With public revenues at dangerously low levels and lower production output, most stakeholders say the Federal Government must overcome its inertia, safeguard critical infrastructure, and pull out of the downstream oil sector to concentrate on its security and regulatory roles.

A non-government organisation that has been at the forefront of accountability and transparency, Nigeria Extractive Industries Transparency Initiative (NEITI), complained Nigeria could have earned more revenue if not for crude oil losses due to metering error, theft and sabotage in the country’s energy sector.

To solve the country’s production problem, NEITI recommended that the NNPC should ensure proper surveillance (land-based, and aerial satellite photography and geophones-trenched pipelines), including updating its pipeline networks to minimise vandalism and crude oil theft.
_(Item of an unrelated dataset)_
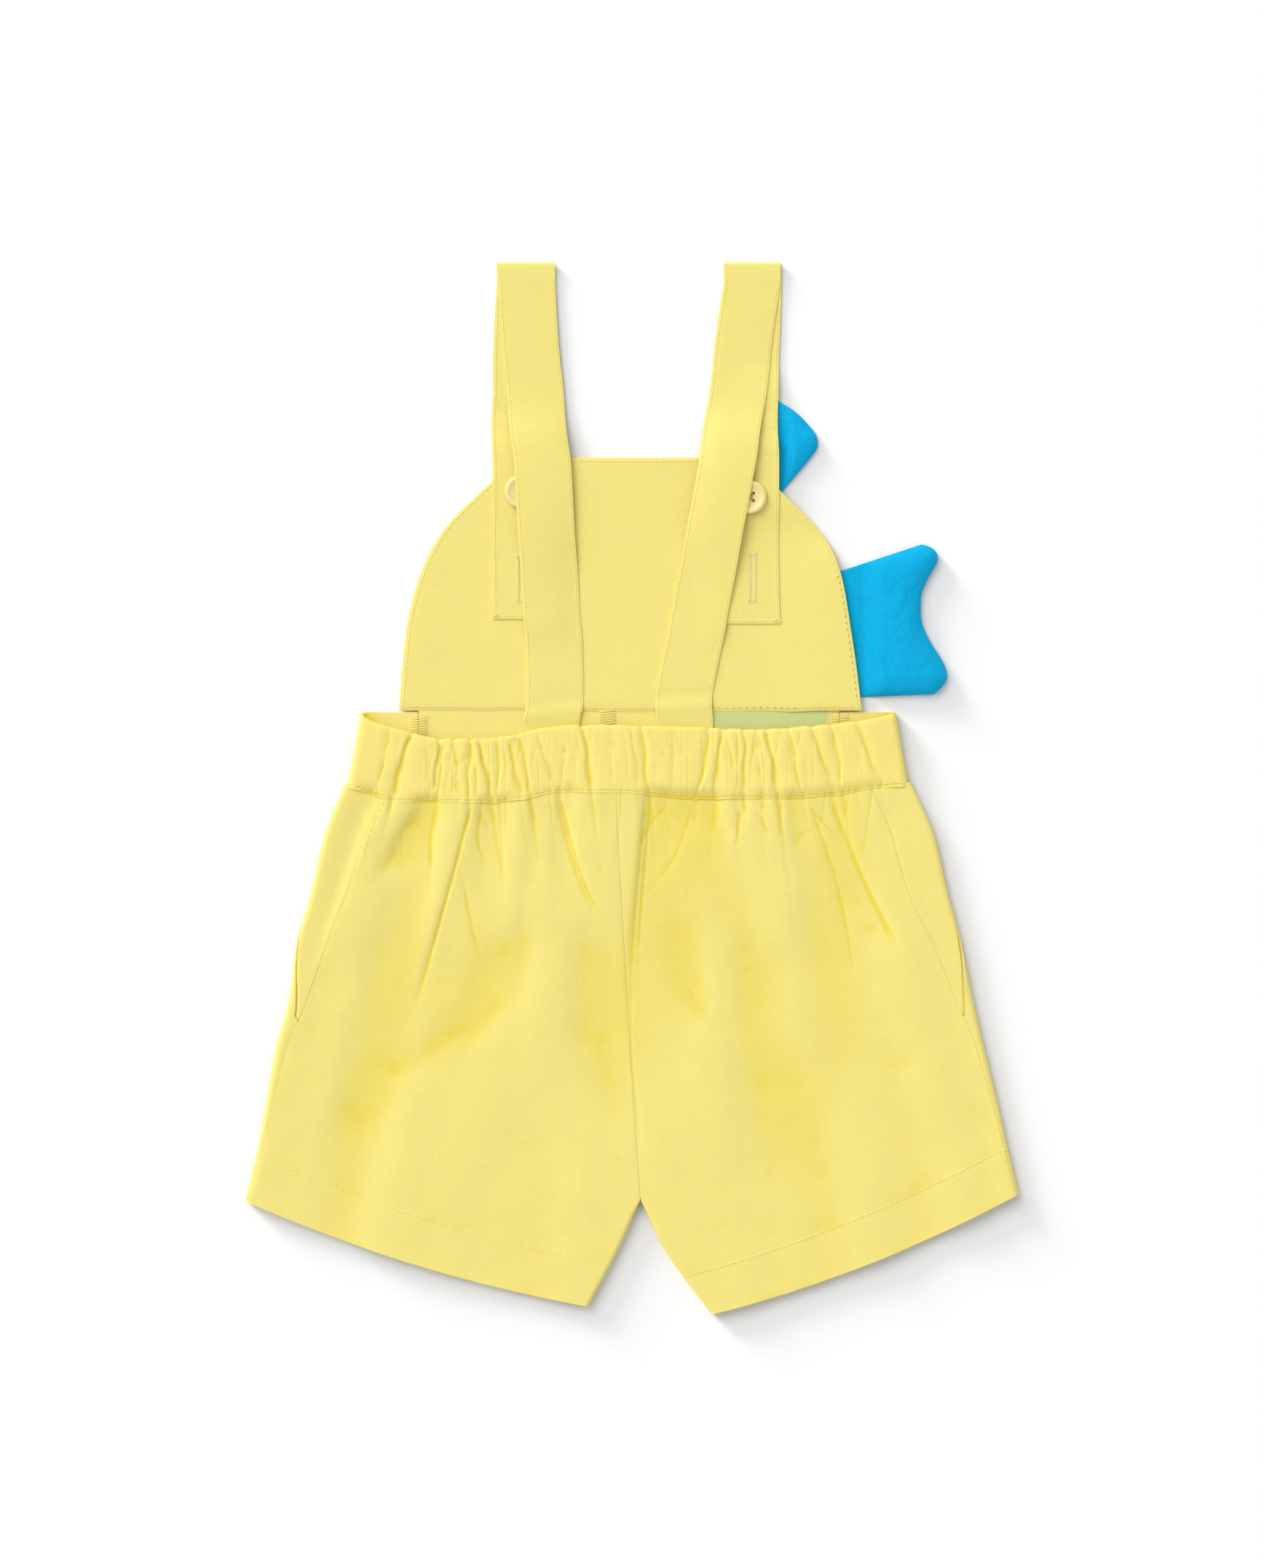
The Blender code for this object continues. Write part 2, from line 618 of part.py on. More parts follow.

The report also advised the Federal Government to ensure the success of oil and gas industrial parks in the Niger Delta, which it noted would ensure the development of oil and gas infrastructure in the oil-producing states and create employment for the populace in the Niger Delta.

Other stakeholders have recommended that the Federal Government should relinquish control of the operation and management of its 7,000 kilometres pipelines by divesting a majority of its 100 percent equity to competent, resourceful and experienced refining private partner(s) in accordance with the Public (Privatisation and Commercialisation) Enterprises Act of 1991.

They noted that privatising the pipelines could best be described as the goose in the Nigerian economy. If it is well nurtured and fruitful, the spin-offs can lead to a transformation of the economy.

Over the years, Nigeria’s inability to swing oil fortunes to economic realities means over 90 million of its citizens live in penury, more than India, which has a population seven times greater.